Der Altersdurchschnitt der Menschenschlange wird durch eine Gruppe U-30-Männer in orangefarbenen Jacken und mit bedruckten T-Shirts gesenkt: „Rettungsdienst“, steht da auf ihrem Rücken. Sie lachen, aber nicht laut – lange Nachtschicht gehabt? Jetzt kommen auch ein, zwei Mütter mit Kleinkindern und suchen günstige Plätze. Ein Vater klettert auf einen Barhocker und richtet seinen müden, aber liebevollen Blick auf den Sprössling in der Spielecke, während Mama ansteht. Die ersten Best-Ager werden an der Kasse abgefertigt. Sie setzen sich an einen Achtertisch, den sie zuvor mit Jacken reserviert hatten. Ihnen gehört bestimmt eine der Limousinen auf dem Parkplatz, der da unten in voller Pracht vor ihnen liegt. Ganz offensichtlich erfolgsgewohnt, sind ihnen auch hier vordere Plätze beim Frühstück sicher.

Rüde drängelt sich eine ältere Frau vor mir in die Schlange. Eine zweite, jüngere Frau stellt sich dazu. Ich sage: „Vordrängeln ist nicht die feine englische Art.“ Die Frau tut entrüstet  und stellt sich wieder hinter mich.

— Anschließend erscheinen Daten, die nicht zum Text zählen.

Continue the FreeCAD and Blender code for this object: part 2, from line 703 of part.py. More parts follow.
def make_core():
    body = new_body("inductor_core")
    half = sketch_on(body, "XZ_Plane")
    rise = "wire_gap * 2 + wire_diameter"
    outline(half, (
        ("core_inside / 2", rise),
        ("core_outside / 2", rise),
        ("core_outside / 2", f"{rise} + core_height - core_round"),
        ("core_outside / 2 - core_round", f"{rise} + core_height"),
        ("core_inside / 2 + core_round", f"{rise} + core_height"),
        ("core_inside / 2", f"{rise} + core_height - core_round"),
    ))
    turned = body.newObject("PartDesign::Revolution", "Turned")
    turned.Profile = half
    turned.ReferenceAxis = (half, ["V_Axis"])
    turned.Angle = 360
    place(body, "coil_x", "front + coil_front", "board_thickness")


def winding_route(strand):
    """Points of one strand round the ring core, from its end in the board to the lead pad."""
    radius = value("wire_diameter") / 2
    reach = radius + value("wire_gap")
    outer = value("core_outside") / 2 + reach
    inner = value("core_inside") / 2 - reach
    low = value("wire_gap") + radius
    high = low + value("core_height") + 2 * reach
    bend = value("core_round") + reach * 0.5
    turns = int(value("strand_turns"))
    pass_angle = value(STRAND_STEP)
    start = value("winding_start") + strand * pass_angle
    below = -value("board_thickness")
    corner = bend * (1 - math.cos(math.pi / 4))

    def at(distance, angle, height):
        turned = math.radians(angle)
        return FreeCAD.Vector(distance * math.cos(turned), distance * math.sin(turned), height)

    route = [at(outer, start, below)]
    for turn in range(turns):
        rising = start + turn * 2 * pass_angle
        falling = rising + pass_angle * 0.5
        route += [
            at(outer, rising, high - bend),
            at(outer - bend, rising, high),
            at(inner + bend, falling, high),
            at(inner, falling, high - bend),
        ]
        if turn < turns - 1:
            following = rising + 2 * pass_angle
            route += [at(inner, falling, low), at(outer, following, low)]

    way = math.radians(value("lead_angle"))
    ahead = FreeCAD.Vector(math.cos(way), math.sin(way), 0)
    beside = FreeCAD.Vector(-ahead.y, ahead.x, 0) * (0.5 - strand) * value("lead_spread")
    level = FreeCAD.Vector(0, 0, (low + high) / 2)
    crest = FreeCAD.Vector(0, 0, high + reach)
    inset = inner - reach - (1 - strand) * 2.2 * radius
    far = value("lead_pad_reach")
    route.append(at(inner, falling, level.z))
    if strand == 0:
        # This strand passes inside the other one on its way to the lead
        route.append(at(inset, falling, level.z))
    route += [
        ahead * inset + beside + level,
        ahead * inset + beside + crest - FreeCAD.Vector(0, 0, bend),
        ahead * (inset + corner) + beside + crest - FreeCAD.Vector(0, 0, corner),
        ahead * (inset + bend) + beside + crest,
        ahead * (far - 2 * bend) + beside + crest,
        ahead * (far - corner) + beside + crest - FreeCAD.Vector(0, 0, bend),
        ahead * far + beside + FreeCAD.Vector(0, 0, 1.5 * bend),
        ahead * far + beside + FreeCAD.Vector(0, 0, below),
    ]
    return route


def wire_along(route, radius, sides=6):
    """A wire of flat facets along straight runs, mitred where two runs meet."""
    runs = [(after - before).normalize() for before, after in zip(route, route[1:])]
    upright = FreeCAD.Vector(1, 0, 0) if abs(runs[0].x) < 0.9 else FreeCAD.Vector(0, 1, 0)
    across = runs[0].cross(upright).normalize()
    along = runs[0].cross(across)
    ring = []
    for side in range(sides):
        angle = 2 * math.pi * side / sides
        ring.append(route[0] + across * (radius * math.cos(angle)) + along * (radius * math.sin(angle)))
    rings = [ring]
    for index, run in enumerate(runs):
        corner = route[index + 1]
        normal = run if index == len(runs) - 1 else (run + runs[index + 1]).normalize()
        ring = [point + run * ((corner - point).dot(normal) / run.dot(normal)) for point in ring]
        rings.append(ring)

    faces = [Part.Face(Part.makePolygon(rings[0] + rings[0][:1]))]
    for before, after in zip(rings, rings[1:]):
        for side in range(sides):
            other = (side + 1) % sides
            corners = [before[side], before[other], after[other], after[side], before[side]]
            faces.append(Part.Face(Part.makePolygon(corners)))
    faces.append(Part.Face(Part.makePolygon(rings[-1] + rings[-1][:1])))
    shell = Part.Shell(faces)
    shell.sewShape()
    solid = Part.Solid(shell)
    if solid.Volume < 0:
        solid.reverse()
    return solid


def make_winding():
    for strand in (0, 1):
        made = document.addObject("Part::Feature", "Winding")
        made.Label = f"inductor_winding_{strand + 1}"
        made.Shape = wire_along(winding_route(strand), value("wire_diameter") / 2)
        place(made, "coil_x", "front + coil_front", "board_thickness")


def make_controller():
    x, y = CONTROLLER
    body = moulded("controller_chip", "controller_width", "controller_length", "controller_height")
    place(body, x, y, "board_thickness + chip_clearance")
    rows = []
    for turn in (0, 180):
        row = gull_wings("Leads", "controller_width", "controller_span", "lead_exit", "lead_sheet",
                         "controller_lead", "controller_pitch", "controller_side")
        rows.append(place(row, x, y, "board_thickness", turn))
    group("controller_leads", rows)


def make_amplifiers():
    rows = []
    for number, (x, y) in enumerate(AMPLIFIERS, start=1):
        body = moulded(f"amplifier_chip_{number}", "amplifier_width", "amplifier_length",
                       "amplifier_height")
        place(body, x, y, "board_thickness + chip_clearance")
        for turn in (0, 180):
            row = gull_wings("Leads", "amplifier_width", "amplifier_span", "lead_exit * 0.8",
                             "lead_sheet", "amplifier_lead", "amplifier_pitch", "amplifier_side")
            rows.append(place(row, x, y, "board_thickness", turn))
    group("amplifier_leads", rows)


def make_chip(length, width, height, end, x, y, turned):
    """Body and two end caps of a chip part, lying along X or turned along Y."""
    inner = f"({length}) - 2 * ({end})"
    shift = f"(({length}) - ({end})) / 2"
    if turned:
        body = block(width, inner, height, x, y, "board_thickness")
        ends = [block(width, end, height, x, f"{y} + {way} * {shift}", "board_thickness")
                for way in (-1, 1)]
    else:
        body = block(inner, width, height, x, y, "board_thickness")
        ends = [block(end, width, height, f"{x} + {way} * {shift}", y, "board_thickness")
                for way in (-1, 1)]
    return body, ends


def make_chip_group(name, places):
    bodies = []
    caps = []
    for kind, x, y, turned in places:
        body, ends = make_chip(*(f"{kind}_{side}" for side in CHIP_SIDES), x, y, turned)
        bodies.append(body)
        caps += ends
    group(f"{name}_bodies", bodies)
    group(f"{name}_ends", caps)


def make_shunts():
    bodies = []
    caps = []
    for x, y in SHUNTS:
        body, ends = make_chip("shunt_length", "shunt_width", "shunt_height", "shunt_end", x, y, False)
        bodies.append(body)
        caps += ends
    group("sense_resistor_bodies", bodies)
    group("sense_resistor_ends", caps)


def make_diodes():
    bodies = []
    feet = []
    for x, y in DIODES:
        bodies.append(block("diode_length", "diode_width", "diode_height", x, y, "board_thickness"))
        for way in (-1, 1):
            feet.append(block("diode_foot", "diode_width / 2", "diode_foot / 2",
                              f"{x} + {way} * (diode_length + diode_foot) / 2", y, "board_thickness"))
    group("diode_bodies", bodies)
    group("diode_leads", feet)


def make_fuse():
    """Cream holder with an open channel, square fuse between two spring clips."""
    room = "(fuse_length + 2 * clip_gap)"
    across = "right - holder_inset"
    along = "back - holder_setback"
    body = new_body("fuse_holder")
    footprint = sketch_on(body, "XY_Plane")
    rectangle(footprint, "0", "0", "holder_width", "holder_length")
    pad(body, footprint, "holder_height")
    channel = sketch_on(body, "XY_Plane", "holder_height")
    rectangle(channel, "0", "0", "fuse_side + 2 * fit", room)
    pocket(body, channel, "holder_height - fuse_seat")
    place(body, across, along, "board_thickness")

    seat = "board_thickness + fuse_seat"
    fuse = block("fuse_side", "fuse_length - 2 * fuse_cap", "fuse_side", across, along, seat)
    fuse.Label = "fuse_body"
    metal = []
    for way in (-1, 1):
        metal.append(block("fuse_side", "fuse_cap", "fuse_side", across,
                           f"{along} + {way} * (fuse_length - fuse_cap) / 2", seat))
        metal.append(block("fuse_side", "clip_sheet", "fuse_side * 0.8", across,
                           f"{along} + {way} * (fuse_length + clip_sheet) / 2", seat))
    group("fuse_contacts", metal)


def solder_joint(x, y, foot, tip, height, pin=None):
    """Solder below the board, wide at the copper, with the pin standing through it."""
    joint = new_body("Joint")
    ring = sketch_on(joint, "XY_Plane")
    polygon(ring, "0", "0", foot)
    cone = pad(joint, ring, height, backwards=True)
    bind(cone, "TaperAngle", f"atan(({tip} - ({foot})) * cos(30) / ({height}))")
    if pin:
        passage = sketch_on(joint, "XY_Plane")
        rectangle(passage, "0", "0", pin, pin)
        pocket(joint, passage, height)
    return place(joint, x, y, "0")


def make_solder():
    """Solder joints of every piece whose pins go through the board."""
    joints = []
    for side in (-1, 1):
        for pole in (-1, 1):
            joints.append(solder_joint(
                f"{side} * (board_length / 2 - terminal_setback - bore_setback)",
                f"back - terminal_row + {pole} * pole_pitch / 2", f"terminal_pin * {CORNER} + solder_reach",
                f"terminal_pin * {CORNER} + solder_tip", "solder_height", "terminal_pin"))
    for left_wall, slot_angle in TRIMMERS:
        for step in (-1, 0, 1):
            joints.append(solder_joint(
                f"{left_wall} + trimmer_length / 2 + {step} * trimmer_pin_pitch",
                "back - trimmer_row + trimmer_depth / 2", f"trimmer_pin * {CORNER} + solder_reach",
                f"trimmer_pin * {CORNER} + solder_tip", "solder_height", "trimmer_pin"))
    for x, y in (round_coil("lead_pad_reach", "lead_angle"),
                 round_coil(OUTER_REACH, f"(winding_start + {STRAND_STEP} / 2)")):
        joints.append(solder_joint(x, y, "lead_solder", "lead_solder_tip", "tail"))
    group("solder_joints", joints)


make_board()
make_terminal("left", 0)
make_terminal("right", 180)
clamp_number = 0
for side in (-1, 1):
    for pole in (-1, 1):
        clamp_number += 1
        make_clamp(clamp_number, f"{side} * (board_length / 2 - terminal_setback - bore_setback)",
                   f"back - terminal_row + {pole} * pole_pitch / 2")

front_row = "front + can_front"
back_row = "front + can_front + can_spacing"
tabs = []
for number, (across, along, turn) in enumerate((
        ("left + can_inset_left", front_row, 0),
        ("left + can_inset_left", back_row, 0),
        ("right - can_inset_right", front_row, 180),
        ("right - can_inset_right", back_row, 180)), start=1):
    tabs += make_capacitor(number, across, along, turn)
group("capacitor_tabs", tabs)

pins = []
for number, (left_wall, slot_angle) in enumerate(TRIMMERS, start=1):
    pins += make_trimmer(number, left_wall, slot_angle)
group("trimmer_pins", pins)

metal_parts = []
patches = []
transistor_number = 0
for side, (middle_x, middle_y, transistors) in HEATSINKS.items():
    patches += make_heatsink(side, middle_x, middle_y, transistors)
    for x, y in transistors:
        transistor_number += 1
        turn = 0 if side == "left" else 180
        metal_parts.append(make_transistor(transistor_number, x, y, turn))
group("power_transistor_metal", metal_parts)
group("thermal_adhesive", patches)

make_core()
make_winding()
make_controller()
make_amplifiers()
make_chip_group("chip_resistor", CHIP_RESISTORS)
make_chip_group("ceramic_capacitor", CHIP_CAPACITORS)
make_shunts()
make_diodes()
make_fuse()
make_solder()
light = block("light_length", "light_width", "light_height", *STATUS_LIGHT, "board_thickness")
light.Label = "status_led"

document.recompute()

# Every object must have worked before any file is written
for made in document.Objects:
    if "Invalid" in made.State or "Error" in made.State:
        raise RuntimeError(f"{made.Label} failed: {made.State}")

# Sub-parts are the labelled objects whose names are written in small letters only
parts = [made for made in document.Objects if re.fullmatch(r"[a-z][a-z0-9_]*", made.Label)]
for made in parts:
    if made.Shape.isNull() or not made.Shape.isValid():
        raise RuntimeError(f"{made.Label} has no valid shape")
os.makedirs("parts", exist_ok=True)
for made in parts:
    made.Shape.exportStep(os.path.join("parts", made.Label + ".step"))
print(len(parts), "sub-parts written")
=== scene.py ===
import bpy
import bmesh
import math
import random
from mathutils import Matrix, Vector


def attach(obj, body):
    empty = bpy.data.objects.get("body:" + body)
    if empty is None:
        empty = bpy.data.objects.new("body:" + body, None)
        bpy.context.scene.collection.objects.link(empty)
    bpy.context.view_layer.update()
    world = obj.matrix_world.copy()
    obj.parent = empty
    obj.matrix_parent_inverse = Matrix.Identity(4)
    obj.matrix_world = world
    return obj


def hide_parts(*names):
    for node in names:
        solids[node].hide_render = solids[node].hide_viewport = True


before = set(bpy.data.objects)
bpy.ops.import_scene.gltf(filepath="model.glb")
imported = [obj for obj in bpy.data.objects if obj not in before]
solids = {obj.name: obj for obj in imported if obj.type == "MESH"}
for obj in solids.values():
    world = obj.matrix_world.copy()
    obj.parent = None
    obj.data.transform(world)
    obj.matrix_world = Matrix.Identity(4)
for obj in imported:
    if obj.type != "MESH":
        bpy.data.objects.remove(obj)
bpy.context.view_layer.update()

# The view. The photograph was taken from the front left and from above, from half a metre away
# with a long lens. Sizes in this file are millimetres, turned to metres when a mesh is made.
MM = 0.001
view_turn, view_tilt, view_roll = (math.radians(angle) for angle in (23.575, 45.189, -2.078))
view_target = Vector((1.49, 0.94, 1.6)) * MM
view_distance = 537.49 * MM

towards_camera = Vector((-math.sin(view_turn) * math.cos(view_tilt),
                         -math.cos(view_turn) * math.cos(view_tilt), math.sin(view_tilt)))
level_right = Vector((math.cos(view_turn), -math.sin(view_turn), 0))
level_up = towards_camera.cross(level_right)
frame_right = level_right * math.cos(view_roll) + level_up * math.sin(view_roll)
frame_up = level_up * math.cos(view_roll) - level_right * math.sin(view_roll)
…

Die ältere Frau vor mir wendet den Kopf, sie kann mir nicht in die Augen schauen. Die jüngere Frau hinter mir sieht es und erklärt: „Das ist meine Mutter, ich lade sie einmal die Woche zum Frühstück hier ein.“ Ich denke bei mir, „Warum rege ich mich eigentlich auf?“ und sage: „Sorry, Ihre Mutter hat das Fass heute morgen zum Überlaufen gebracht. Stellen Sie sich ruhig zu ihr.“ Die jüngere nickt: „Anstrengender Morgen? Kenn ich, Kinder, Schule und so weiter?“ Ich nicke und freue mich: Ein unerwarteter weiblicher Schulterschluss in der Rushhour des Lebens.

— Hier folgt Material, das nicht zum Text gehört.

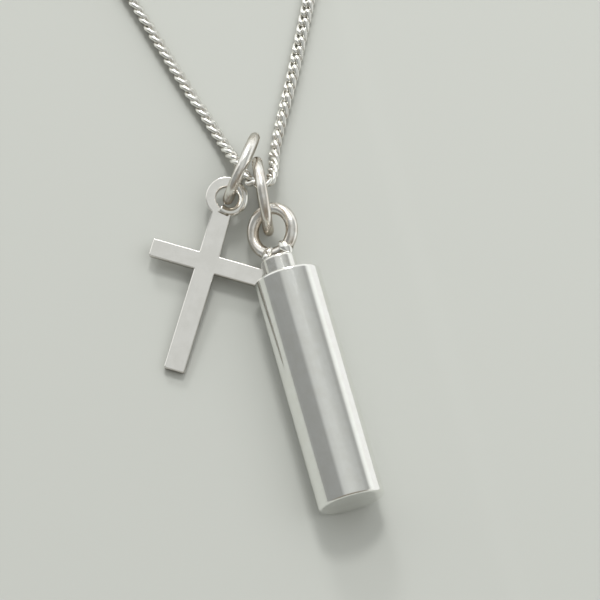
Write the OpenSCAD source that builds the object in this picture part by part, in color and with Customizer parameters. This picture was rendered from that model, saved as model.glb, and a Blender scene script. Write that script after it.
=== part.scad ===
// Keepsake urn pendant necklace, lying on a flat surface: a screw-top urn
// cylinder and a flat cross charm, each on its own jump ring, on a fine chain
// that closes in a clasp. Millimetres. +Z is up and +Y runs from the urn
// towards the clasp. The origin is under the middle of the whole necklace.

/* [Urn] */
// Outer diameter of the urn
urn_d = 8; // [7:0.1:9.5]
// Length of the urn from its rim to its foot
urn_len = 28.7; // [20:0.1:40]
// Thickness of the urn's side wall
urn_wall = 0.9; // [0.6:0.05:1.3]
// Thickness of the urn's closed foot
foot_wall = 1.2; // [0.8:0.1:3]
// Rounding of the edge round the foot
foot_round = 0.4; // [0.1:0.05:0.6]
// Rounding of the edge round the rim
rim_round = 0.2; // [0.1:0.05:0.6]
// Solid neck left below the end of the screw plug
neck_spare = 0.5; // [0.2:0.1:2]

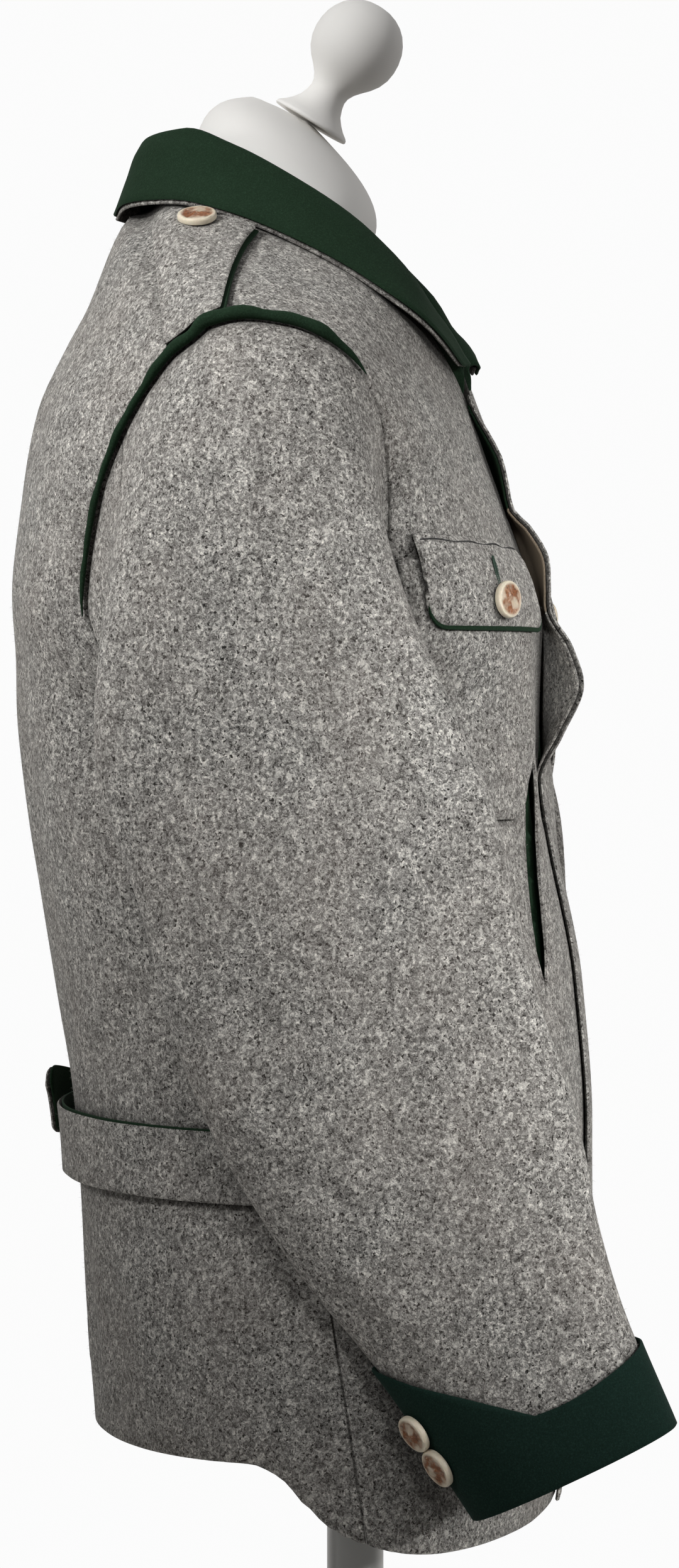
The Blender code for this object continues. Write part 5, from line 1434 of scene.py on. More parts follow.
def model_button():
    """One button on the axis, about 19 mm across: a thick disc sawn from antler, its rim rounded and its
    crown left as rough bark."""
    bpy.ops.object.select_all(action="DESELECT")
    bpy.ops.mesh.primitive_cylinder_add(vertices=56, radius=0.0096, depth=0.0030, location=(0, 0, 0.0015))
    button = bpy.context.active_object
    bpy.ops.object.transform_apply(location=True, rotation=True, scale=True)
    start_edit(button)
    select_faces(button, lambda middle: middle.z > 0.0029)
    bpy.ops.mesh.extrude_region_move(TRANSFORM_OT_translate={"value": (0, 0, 0.0009)})
    bpy.ops.transform.resize(value=(0.88, 0.88, 1), center_override=(0, 0, 0.0039))
    for step in (0.0011, 0.0012, 0.0013, 0.0013, 0.0012, 0.0010):
        bpy.ops.mesh.inset(thickness=step)
    bpy.ops.mesh.poke()
    select_faces(button, lambda middle: middle.z < 0.0001)
    bpy.ops.mesh.inset(thickness=0.0022)
    bpy.ops.mesh.select_all(action="SELECT")
    bpy.ops.object.mode_set(mode="OBJECT")
    bevel = button.modifiers.new("rounded rim", "BEVEL")
    bevel.width, bevel.segments, bevel.limit_method = 0.0008, 3, "ANGLE"
    bpy.ops.object.modifier_apply(modifier=bevel.name)
    return button


def bark_relief(button):
    """Grooves and pits of antler bark on the crown. Stores where the bark is, for the finish."""
    depth = bpy.context.scene.jacket_cloth.relief
    mesh = button.data
    points = np.empty(len(mesh.vertices) * 3)
    mesh.vertices.foreach_get("co", points)
    points = points.reshape(-1, 3)
    x, y, z = points.T
    radius = np.hypot(x, y)
    crown = ease((z - 0.0031) / 0.0006) * ease((0.0089 - radius) / 0.0022)
    waves = (
        np.sin(x * 1900 + 1.3 * np.sin(y * 700)) * 0.5 + np.sin(x * 900 + y * 500 + 0.8) * 0.35
        + np.sin(y * 1500 + 2.0 * np.sin(x * 600)) * 0.15
    )
    points[:, 2] += crown * depth * (0.55 * waves - 0.35 + 0.6 * ease(1 - radius / 0.006))
    # The disc isn't quite round, as cut antler is
    turn = np.arctan2(y, x)
    wide = 1 + 0.022 * np.sin(2 * turn + 0.6) + 0.010 * np.sin(3 * turn)
    points[:, 0] *= wide
    points[:, 1] *= wide
    mesh.vertices.foreach_set("co", points.ravel())
    patchy = ease((np.sin(x * 420 + 0.9) * np.sin(y * 380 - 0.4) + 0.62) / 0.5)
    bark = mesh.attributes.new("bark", "FLOAT", "POINT")
    bark.data.foreach_set("value", (crown * (0.35 + 0.65 * patchy)).astype(np.float32))
    mesh.update()


def button_place(name):
    """Middle of the back, the way it faces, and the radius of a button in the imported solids."""
    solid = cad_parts[name]
    points = np.array([vertex.co for vertex in solid.data.vertices])
    centre = points.mean(axis=0)
    _, _, axes = np.linalg.svd(points - centre)
    axis = axes[2]
    outward = {"strap": (0, 0, 1), "flap_": (0, -1, 0), "cuff_": (0, 1, 0)}[name[:5]]
    if axis @ np.array(outward) < 0:
        axis = -axis
    along = (points - centre) @ axis
    flat = points - centre - along[:, None] * axis
    return centre + axis * along.min(), axis, float(np.linalg.norm(flat, axis=1).max())


def make_buttons():
    """Stag-horn buttons on the straps, flaps and cuffs, each a copy turned its own way."""
    model = model_button()
    bark_relief(model)
    model.data.shade_smooth()
    model.data.set_sharp_from_angle(angle=math.radians(40))
    finish = stag_horn()
    turned = 0.4
    for kind in HORN_BUTTONS:
        for side in (RIGHT, LEFT):
            name = f"{kind}_{SIDE_NAMES[side]}"
            seat, axis, radius = button_place(name)
            if kind in CUFF_BUTTON_MOVES:
                axis = unit(axis + np.array([side * CUFF_BUTTON_TIP, 0.0, 0.0]))
                moved = CUFF_BUTTON_MOVES[kind] * np.array([side, 1, 1]) + axis * CUFF_BUTTON_SHANK
                seat = seat + moved * MM
            mesh = model.data.copy()
            mesh.materials.clear()
            mesh.materials.append(finish)
            turned += 2.1
            facing = Vector(axis).to_track_quat("Z", "Y").to_matrix().to_4x4()
            size = Matrix.Diagonal((radius / MODEL_RADIUS, radius / MODEL_RADIUS, 1, 1))
            mesh.transform(Matrix.Translation(seat) @ facing @ Matrix.Rotation(turned, 4, "Z") @ size)
            piece = bpy.data.objects.new(f"horn_{name}", mesh)
            mesh.name = piece.name
            bpy.context.scene.collection.objects.link(piece)
            stand_for(piece, name)
    bpy.data.objects.remove(model)


# ---------------------------------------------------------------- dress form and stand


def copy_of(node_name, name, finish):
    """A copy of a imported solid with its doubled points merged, to work on."""
    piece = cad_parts[node_name].copy()
    piece.data = piece.data.copy()
    piece.name = piece.data.name = name
    for key in list(piece.keys()):
        if key.startswith("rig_"):
            del piece[key]
    bpy.context.scene.collection.objects.link(piece)
    piece.parent = None
    piece.matrix_world = Matrix.Identity(4)
    piece.data.materials.clear()
    piece.data.materials.append(finish)
    start_edit(piece, "VERT")
    bpy.ops.mesh.select_all(action="SELECT")
    bpy.ops.mesh.remove_doubles(threshold=0.00001)
    bpy.ops.mesh.tris_convert_to_quads(face_threshold=math.radians(60), shape_threshold=math.radians(60))
    bpy.ops.object.mode_set(mode="OBJECT")
    stand_for(piece, node_name)
    return piece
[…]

Mit dem Bezahlen geht es nur langsam voran – es ist lediglich eine Kasse besetzt. Die erfahrenen Buffetbesucher murren. Eine Frau schert aus auf die Überholspur und stellt sich an der zweiten Kasse an. Nach fünf Minuten ist klar: Die bleibt zu – sie ist defekt. Die anderen Kunden lassen die Frau nachsichtig nickend zurück in die Schlange. Sie haben es nicht mehr eilig, wissen, jeder wird hier früher oder später bedient. Und schließlich: Das Warten verlängert den kostbaren Frühstücks-Event immerhin um Minuten, wöchentlich, vielleicht täglich, morgens, halb zehn in Deutschland.

 

 

 

 

 

 

 

 

0 Kommentare zu „Moment mal“

  1. Was für eine herrliche Geschichte aus dem Alltag Deutschland! Und zeigt doch mal wieder, dass die Wunderwaffe Freundlichkeit ein Eisbrecher par excellence ist. Also lasst uns weiterhin alle freundlich zueinander sein!